### WORK REQUIRED:
Could you transcribe the material below exactly, without leaving out a single line?

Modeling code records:

________

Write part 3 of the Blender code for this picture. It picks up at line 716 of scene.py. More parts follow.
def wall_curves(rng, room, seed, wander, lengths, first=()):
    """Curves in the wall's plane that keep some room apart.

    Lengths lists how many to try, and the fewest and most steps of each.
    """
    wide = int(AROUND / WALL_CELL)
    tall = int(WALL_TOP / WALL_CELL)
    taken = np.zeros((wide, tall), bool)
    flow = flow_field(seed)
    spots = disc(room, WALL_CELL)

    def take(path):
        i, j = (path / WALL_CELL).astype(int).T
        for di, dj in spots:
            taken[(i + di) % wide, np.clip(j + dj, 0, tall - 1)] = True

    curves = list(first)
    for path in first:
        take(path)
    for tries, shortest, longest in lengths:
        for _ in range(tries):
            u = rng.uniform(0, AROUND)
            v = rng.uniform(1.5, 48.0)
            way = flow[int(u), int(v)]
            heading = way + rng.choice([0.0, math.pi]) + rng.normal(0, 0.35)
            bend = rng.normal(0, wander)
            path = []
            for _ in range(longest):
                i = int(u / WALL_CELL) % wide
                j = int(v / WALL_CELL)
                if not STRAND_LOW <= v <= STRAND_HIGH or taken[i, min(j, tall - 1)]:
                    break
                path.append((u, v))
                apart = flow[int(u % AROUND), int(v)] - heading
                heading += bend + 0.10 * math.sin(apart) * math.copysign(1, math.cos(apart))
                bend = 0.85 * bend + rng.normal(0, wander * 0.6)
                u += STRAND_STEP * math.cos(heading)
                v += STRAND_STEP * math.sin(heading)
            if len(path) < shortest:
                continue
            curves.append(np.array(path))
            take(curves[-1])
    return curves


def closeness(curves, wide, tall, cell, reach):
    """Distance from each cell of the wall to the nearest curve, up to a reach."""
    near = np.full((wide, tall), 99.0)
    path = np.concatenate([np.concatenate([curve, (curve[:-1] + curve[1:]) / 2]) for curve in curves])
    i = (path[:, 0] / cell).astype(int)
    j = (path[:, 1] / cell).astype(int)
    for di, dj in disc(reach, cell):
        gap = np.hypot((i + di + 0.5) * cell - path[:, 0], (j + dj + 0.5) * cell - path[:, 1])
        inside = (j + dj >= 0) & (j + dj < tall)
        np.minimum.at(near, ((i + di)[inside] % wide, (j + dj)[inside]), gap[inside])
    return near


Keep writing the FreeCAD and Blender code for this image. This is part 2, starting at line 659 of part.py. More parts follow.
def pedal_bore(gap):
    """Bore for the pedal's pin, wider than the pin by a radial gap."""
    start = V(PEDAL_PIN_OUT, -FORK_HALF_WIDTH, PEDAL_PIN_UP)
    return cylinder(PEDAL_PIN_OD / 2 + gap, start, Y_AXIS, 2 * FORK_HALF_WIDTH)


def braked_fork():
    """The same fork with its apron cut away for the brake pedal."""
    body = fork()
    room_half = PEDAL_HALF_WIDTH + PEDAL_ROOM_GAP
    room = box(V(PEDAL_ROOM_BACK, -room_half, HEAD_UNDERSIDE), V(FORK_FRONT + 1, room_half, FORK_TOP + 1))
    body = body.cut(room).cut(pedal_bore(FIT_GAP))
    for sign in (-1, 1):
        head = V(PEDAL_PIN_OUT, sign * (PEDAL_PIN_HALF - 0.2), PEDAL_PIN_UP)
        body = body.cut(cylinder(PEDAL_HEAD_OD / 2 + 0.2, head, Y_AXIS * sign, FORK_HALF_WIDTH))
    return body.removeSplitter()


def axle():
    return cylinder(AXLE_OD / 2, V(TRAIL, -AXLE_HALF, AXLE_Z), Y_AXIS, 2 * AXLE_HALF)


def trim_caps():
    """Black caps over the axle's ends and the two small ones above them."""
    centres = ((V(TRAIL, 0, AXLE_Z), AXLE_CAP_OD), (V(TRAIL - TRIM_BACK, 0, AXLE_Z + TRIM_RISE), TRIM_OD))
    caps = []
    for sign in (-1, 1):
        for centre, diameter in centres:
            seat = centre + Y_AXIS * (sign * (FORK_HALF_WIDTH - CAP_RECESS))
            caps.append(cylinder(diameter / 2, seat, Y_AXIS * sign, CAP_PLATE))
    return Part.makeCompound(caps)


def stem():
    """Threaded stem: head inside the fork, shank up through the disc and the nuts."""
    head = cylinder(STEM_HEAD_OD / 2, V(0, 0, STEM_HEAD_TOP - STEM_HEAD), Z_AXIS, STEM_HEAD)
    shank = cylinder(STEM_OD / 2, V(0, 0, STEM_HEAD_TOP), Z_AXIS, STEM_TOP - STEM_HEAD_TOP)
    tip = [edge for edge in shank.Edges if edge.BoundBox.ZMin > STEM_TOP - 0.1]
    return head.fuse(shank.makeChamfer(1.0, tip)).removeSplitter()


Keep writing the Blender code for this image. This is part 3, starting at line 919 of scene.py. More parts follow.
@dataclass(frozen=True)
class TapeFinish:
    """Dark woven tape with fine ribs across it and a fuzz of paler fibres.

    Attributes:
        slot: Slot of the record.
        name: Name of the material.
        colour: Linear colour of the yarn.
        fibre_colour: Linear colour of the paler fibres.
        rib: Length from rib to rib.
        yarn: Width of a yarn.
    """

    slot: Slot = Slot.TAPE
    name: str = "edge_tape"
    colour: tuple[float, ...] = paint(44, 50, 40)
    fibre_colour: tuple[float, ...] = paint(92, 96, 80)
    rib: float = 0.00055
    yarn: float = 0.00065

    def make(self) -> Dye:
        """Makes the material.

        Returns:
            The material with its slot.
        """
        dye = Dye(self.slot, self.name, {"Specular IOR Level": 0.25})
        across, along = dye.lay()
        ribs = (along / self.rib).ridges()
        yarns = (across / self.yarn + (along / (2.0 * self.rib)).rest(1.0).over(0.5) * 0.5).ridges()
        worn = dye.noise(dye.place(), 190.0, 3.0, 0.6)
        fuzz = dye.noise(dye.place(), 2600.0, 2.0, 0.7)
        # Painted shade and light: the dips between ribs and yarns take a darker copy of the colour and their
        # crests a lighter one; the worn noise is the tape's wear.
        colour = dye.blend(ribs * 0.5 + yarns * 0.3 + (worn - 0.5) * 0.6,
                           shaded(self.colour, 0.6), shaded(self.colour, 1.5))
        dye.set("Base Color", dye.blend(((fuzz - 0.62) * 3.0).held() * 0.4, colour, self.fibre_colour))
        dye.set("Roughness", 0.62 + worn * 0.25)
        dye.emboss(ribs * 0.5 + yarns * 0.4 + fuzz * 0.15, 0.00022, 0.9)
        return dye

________

### THE SOLUTION:
Write part 3 of the Blender code for this picture. It picks up at line 716 of scene.py. More parts follow.
def wall_curves(rng, room, seed, wander, lengths, first=()):
    """Curves in the wall's plane that keep some room apart.

    Lengths lists how many to try, and the fewest and most steps of each.
    """
    wide = int(AROUND / WALL_CELL)
    tall = int(WALL_TOP / WALL_CELL)
    taken = np.zeros((wide, tall), bool)
    flow = flow_field(seed)
    spots = disc(room, WALL_CELL)

    def take(path):
        i, j = (path / WALL_CELL).astype(int).T
        for di, dj in spots:
            taken[(i + di) % wide, np.clip(j + dj, 0, tall - 1)] = True

    curves = list(first)
    for path in first:
        take(path)
    for tries, shortest, longest in lengths:
        for _ in range(tries):
            u = rng.uniform(0, AROUND)
            v = rng.uniform(1.5, 48.0)
            way = flow[int(u), int(v)]
            heading = way + rng.choice([0.0, math.pi]) + rng.normal(0, 0.35)
            bend = rng.normal(0, wander)
            path = []
            for _ in range(longest):
                i = int(u / WALL_CELL) % wide
                j = int(v / WALL_CELL)
                if not STRAND_LOW <= v <= STRAND_HIGH or taken[i, min(j, tall - 1)]:
                    break
                path.append((u, v))
                apart = flow[int(u % AROUND), int(v)] - heading
                heading += bend + 0.10 * math.sin(apart) * math.copysign(1, math.cos(apart))
                bend = 0.85 * bend + rng.normal(0, wander * 0.6)
                u += STRAND_STEP * math.cos(heading)
                v += STRAND_STEP * math.sin(heading)
            if len(path) < shortest:
                continue
            curves.append(np.array(path))
            take(curves[-1])
    return curves


def closeness(curves, wide, tall, cell, reach):
    """Distance from each cell of the wall to the nearest curve, up to a reach."""
    near = np.full((wide, tall), 99.0)
    path = np.concatenate([np.concatenate([curve, (curve[:-1] + curve[1:]) / 2]) for curve in curves])
    i = (path[:, 0] / cell).astype(int)
    j = (path[:, 1] / cell).astype(int)
    for di, dj in disc(reach, cell):
        gap = np.hypot((i + di + 0.5) * cell - path[:, 0], (j + dj + 0.5) * cell - path[:, 1])
        inside = (j + dj >= 0) & (j + dj < tall)
        np.minimum.at(near, ((i + di)[inside] % wide, (j + dj)[inside]), gap[inside])
    return near


Keep writing the FreeCAD and Blender code for this image. This is part 2, starting at line 659 of part.py. More parts follow.
def pedal_bore(gap):
    """Bore for the pedal's pin, wider than the pin by a radial gap."""
    start = V(PEDAL_PIN_OUT, -FORK_HALF_WIDTH, PEDAL_PIN_UP)
    return cylinder(PEDAL_PIN_OD / 2 + gap, start, Y_AXIS, 2 * FORK_HALF_WIDTH)


def braked_fork():
    """The same fork with its apron cut away for the brake pedal."""
    body = fork()
    room_half = PEDAL_HALF_WIDTH + PEDAL_ROOM_GAP
    room = box(V(PEDAL_ROOM_BACK, -room_half, HEAD_UNDERSIDE), V(FORK_FRONT + 1, room_half, FORK_TOP + 1))
    body = body.cut(room).cut(pedal_bore(FIT_GAP))
    for sign in (-1, 1):
        head = V(PEDAL_PIN_OUT, sign * (PEDAL_PIN_HALF - 0.2), PEDAL_PIN_UP)
        body = body.cut(cylinder(PEDAL_HEAD_OD / 2 + 0.2, head, Y_AXIS * sign, FORK_HALF_WIDTH))
    return body.removeSplitter()


def axle():
    return cylinder(AXLE_OD / 2, V(TRAIL, -AXLE_HALF, AXLE_Z), Y_AXIS, 2 * AXLE_HALF)


def trim_caps():
    """Black caps over the axle's ends and the two small ones above them."""
    centres = ((V(TRAIL, 0, AXLE_Z), AXLE_CAP_OD), (V(TRAIL - TRIM_BACK, 0, AXLE_Z + TRIM_RISE), TRIM_OD))
    caps = []
    for sign in (-1, 1):
        for centre, diameter in centres:
            seat = centre + Y_AXIS * (sign * (FORK_HALF_WIDTH - CAP_RECESS))
            caps.append(cylinder(diameter / 2, seat, Y_AXIS * sign, CAP_PLATE))
    return Part.makeCompound(caps)


def stem():
    """Threaded stem: head inside the fork, shank up through the disc and the nuts."""
    head = cylinder(STEM_HEAD_OD / 2, V(0, 0, STEM_HEAD_TOP - STEM_HEAD), Z_AXIS, STEM_HEAD)
    shank = cylinder(STEM_OD / 2, V(0, 0, STEM_HEAD_TOP), Z_AXIS, STEM_TOP - STEM_HEAD_TOP)
    tip = [edge for edge in shank.Edges if edge.BoundBox.ZMin > STEM_TOP - 0.1]
    return head.fuse(shank.makeChamfer(1.0, tip)).removeSplitter()


Keep writing the Blender code for this image. This is part 3, starting at line 919 of scene.py. More parts follow.
@dataclass(frozen=True)
class TapeFinish:
    """Dark woven tape with fine ribs across it and a fuzz of paler fibres.

    Attributes:
        slot: Slot of the record.
        name: Name of the material.
        colour: Linear colour of the yarn.
        fibre_colour: Linear colour of the paler fibres.
        rib: Length from rib to rib.
        yarn: Width of a yarn.
    """

    slot: Slot = Slot.TAPE
    name: str = "edge_tape"
    colour: tuple[float, ...] = paint(44, 50, 40)
    fibre_colour: tuple[float, ...] = paint(92, 96, 80)
    rib: float = 0.00055
    yarn: float = 0.00065

    def make(self) -> Dye:
        """Makes the material.

        Returns:
            The material with its slot.
        """
        dye = Dye(self.slot, self.name, {"Specular IOR Level": 0.25})
        across, along = dye.lay()
        ribs = (along / self.rib).ridges()
        yarns = (across / self.yarn + (along / (2.0 * self.rib)).rest(1.0).over(0.5) * 0.5).ridges()
        worn = dye.noise(dye.place(), 190.0, 3.0, 0.6)
        fuzz = dye.noise(dye.place(), 2600.0, 2.0, 0.7)
        # Painted shade and light: the dips between ribs and yarns take a darker copy of the colour and their
        # crests a lighter one; the worn noise is the tape's wear.
        colour = dye.blend(ribs * 0.5 + yarns * 0.3 + (worn - 0.5) * 0.6,
                           shaded(self.colour, 0.6), shaded(self.colour, 1.5))
        dye.set("Base Color", dye.blend(((fuzz - 0.62) * 3.0).held() * 0.4, colour, self.fibre_colour))
        dye.set("Roughness", 0.62 + worn * 0.25)
        dye.emboss(ribs * 0.5 + yarns * 0.4 + fuzz * 0.15, 0.00022, 0.9)
        return dye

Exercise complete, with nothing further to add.